--- Start of Dataset content ---

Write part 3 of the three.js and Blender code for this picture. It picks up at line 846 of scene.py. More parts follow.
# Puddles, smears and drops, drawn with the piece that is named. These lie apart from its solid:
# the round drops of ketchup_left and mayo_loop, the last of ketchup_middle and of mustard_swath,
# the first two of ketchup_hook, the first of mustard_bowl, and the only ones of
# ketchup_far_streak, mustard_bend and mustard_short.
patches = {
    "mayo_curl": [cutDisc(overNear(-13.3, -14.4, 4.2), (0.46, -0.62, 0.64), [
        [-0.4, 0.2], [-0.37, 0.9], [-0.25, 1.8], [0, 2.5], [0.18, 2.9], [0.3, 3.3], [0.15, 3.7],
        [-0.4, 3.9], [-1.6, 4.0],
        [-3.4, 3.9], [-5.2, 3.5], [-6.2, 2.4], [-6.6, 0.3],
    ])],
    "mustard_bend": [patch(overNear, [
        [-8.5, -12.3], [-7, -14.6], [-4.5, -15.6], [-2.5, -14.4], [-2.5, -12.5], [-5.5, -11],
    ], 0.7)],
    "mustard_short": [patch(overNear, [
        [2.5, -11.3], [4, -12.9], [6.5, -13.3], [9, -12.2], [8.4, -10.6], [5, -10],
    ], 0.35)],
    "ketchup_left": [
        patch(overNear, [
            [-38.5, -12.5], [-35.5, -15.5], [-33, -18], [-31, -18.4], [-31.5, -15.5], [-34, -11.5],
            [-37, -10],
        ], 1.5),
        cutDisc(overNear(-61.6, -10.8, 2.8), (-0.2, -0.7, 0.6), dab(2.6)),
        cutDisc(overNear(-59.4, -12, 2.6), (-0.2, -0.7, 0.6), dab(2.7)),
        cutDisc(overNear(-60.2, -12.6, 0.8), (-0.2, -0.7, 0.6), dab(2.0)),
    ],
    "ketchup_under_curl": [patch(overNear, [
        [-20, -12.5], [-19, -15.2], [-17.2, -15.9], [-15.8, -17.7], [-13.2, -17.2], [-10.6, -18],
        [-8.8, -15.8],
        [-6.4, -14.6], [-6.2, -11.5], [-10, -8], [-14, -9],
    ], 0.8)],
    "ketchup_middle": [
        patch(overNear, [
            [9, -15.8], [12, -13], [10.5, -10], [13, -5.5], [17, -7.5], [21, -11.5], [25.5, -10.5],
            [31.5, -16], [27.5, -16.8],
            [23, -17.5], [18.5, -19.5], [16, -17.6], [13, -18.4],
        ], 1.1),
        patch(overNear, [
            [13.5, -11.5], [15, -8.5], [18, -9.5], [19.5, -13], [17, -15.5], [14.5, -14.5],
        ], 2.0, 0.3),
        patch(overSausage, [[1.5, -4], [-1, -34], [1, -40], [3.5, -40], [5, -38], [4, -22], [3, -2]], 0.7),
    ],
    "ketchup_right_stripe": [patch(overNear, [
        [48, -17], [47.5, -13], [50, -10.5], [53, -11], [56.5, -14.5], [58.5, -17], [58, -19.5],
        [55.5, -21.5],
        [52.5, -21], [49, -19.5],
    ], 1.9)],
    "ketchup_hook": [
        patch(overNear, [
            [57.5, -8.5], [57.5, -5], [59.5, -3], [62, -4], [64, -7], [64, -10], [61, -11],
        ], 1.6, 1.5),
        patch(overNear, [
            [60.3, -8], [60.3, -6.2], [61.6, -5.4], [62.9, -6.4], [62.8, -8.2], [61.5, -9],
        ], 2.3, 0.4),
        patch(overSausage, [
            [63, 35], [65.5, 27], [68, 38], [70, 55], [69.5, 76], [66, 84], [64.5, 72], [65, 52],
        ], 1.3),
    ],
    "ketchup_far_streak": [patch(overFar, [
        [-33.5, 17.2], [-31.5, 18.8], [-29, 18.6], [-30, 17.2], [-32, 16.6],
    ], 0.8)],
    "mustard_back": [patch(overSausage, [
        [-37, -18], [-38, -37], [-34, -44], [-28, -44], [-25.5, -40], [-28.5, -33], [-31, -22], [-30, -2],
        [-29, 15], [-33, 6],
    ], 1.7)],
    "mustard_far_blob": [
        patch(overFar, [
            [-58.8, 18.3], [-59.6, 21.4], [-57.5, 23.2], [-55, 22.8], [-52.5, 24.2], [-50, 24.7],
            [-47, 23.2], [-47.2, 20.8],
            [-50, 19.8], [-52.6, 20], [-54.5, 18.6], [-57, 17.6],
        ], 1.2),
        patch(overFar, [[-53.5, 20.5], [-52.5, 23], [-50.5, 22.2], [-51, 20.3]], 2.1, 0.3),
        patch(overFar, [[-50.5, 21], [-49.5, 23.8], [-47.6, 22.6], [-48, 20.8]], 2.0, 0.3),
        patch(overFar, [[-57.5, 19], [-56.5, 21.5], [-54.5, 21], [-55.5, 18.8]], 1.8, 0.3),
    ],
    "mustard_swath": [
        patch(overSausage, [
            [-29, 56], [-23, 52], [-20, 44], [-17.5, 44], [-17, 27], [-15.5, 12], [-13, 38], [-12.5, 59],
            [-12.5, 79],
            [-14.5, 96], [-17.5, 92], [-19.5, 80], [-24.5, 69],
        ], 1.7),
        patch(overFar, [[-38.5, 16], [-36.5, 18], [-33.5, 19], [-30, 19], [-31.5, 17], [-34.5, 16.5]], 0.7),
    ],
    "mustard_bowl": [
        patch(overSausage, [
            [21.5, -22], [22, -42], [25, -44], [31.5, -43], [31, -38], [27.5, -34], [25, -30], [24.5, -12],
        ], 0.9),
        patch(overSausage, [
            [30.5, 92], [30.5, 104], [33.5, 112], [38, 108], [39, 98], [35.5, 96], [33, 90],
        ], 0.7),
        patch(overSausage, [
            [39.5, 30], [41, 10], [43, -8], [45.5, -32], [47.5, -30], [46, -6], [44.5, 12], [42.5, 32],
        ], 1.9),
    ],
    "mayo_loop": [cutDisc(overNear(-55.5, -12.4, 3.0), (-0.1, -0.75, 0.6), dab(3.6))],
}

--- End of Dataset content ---

Reproduce all data above, unchanged.

Write part 3 of the three.js and Blender code for this picture. It picks up at line 846 of scene.py. More parts follow.
# Puddles, smears and drops, drawn with the piece that is named. These lie apart from its solid:
# the round drops of ketchup_left and mayo_loop, the last of ketchup_middle and of mustard_swath,
# the first two of ketchup_hook, the first of mustard_bowl, and the only ones of
# ketchup_far_streak, mustard_bend and mustard_short.
patches = {
    "mayo_curl": [cutDisc(overNear(-13.3, -14.4, 4.2), (0.46, -0.62, 0.64), [
        [-0.4, 0.2], [-0.37, 0.9], [-0.25, 1.8], [0, 2.5], [0.18, 2.9], [0.3, 3.3], [0.15, 3.7],
        [-0.4, 3.9], [-1.6, 4.0],
        [-3.4, 3.9], [-5.2, 3.5], [-6.2, 2.4], [-6.6, 0.3],
    ])],
    "mustard_bend": [patch(overNear, [
        [-8.5, -12.3], [-7, -14.6], [-4.5, -15.6], [-2.5, -14.4], [-2.5, -12.5], [-5.5, -11],
    ], 0.7)],
    "mustard_short": [patch(overNear, [
        [2.5, -11.3], [4, -12.9], [6.5, -13.3], [9, -12.2], [8.4, -10.6], [5, -10],
    ], 0.35)],
    "ketchup_left": [
        patch(overNear, [
            [-38.5, -12.5], [-35.5, -15.5], [-33, -18], [-31, -18.4], [-31.5, -15.5], [-34, -11.5],
            [-37, -10],
        ], 1.5),
        cutDisc(overNear(-61.6, -10.8, 2.8), (-0.2, -0.7, 0.6), dab(2.6)),
        cutDisc(overNear(-59.4, -12, 2.6), (-0.2, -0.7, 0.6), dab(2.7)),
        cutDisc(overNear(-60.2, -12.6, 0.8), (-0.2, -0.7, 0.6), dab(2.0)),
    ],
    "ketchup_under_curl": [patch(overNear, [
        [-20, -12.5], [-19, -15.2], [-17.2, -15.9], [-15.8, -17.7], [-13.2, -17.2], [-10.6, -18],
        [-8.8, -15.8],
        [-6.4, -14.6], [-6.2, -11.5], [-10, -8], [-14, -9],
    ], 0.8)],
    "ketchup_middle": [
        patch(overNear, [
            [9, -15.8], [12, -13], [10.5, -10], [13, -5.5], [17, -7.5], [21, -11.5], [25.5, -10.5],
            [31.5, -16], [27.5, -16.8],
            [23, -17.5], [18.5, -19.5], [16, -17.6], [13, -18.4],
        ], 1.1),
        patch(overNear, [
            [13.5, -11.5], [15, -8.5], [18, -9.5], [19.5, -13], [17, -15.5], [14.5, -14.5],
        ], 2.0, 0.3),
        patch(overSausage, [[1.5, -4], [-1, -34], [1, -40], [3.5, -40], [5, -38], [4, -22], [3, -2]], 0.7),
    ],
    "ketchup_right_stripe": [patch(overNear, [
        [48, -17], [47.5, -13], [50, -10.5], [53, -11], [56.5, -14.5], [58.5, -17], [58, -19.5],
        [55.5, -21.5],
        [52.5, -21], [49, -19.5],
    ], 1.9)],
    "ketchup_hook": [
        patch(overNear, [
            [57.5, -8.5], [57.5, -5], [59.5, -3], [62, -4], [64, -7], [64, -10], [61, -11],
        ], 1.6, 1.5),
        patch(overNear, [
            [60.3, -8], [60.3, -6.2], [61.6, -5.4], [62.9, -6.4], [62.8, -8.2], [61.5, -9],
        ], 2.3, 0.4),
        patch(overSausage, [
            [63, 35], [65.5, 27], [68, 38], [70, 55], [69.5, 76], [66, 84], [64.5, 72], [65, 52],
        ], 1.3),
    ],
    "ketchup_far_streak": [patch(overFar, [
        [-33.5, 17.2], [-31.5, 18.8], [-29, 18.6], [-30, 17.2], [-32, 16.6],
    ], 0.8)],
    "mustard_back": [patch(overSausage, [
        [-37, -18], [-38, -37], [-34, -44], [-28, -44], [-25.5, -40], [-28.5, -33], [-31, -22], [-30, -2],
        [-29, 15], [-33, 6],
    ], 1.7)],
    "mustard_far_blob": [
        patch(overFar, [
            [-58.8, 18.3], [-59.6, 21.4], [-57.5, 23.2], [-55, 22.8], [-52.5, 24.2], [-50, 24.7],
            [-47, 23.2], [-47.2, 20.8],
            [-50, 19.8], [-52.6, 20], [-54.5, 18.6], [-57, 17.6],
        ], 1.2),
        patch(overFar, [[-53.5, 20.5], [-52.5, 23], [-50.5, 22.2], [-51, 20.3]], 2.1, 0.3),
        patch(overFar, [[-50.5, 21], [-49.5, 23.8], [-47.6, 22.6], [-48, 20.8]], 2.0, 0.3),
        patch(overFar, [[-57.5, 19], [-56.5, 21.5], [-54.5, 21], [-55.5, 18.8]], 1.8, 0.3),
    ],
    "mustard_swath": [
        patch(overSausage, [
            [-29, 56], [-23, 52], [-20, 44], [-17.5, 44], [-17, 27], [-15.5, 12], [-13, 38], [-12.5, 59],
            [-12.5, 79],
            [-14.5, 96], [-17.5, 92], [-19.5, 80], [-24.5, 69],
        ], 1.7),
        patch(overFar, [[-38.5, 16], [-36.5, 18], [-33.5, 19], [-30, 19], [-31.5, 17], [-34.5, 16.5]], 0.7),
    ],
    "mustard_bowl": [
        patch(overSausage, [
            [21.5, -22], [22, -42], [25, -44], [31.5, -43], [31, -38], [27.5, -34], [25, -30], [24.5, -12],
        ], 0.9),
        patch(overSausage, [
            [30.5, 92], [30.5, 104], [33.5, 112], [38, 108], [39, 98], [35.5, 96], [33, 90],
        ], 0.7),
        patch(overSausage, [
            [39.5, 30], [41, 10], [43, -8], [45.5, -32], [47.5, -30], [46, -6], [44.5, 12], [42.5, 32],
        ], 1.9),
    ],
    "mayo_loop": [cutDisc(overNear(-55.5, -12.4, 3.0), (-0.1, -0.75, 0.6), dab(3.6))],
}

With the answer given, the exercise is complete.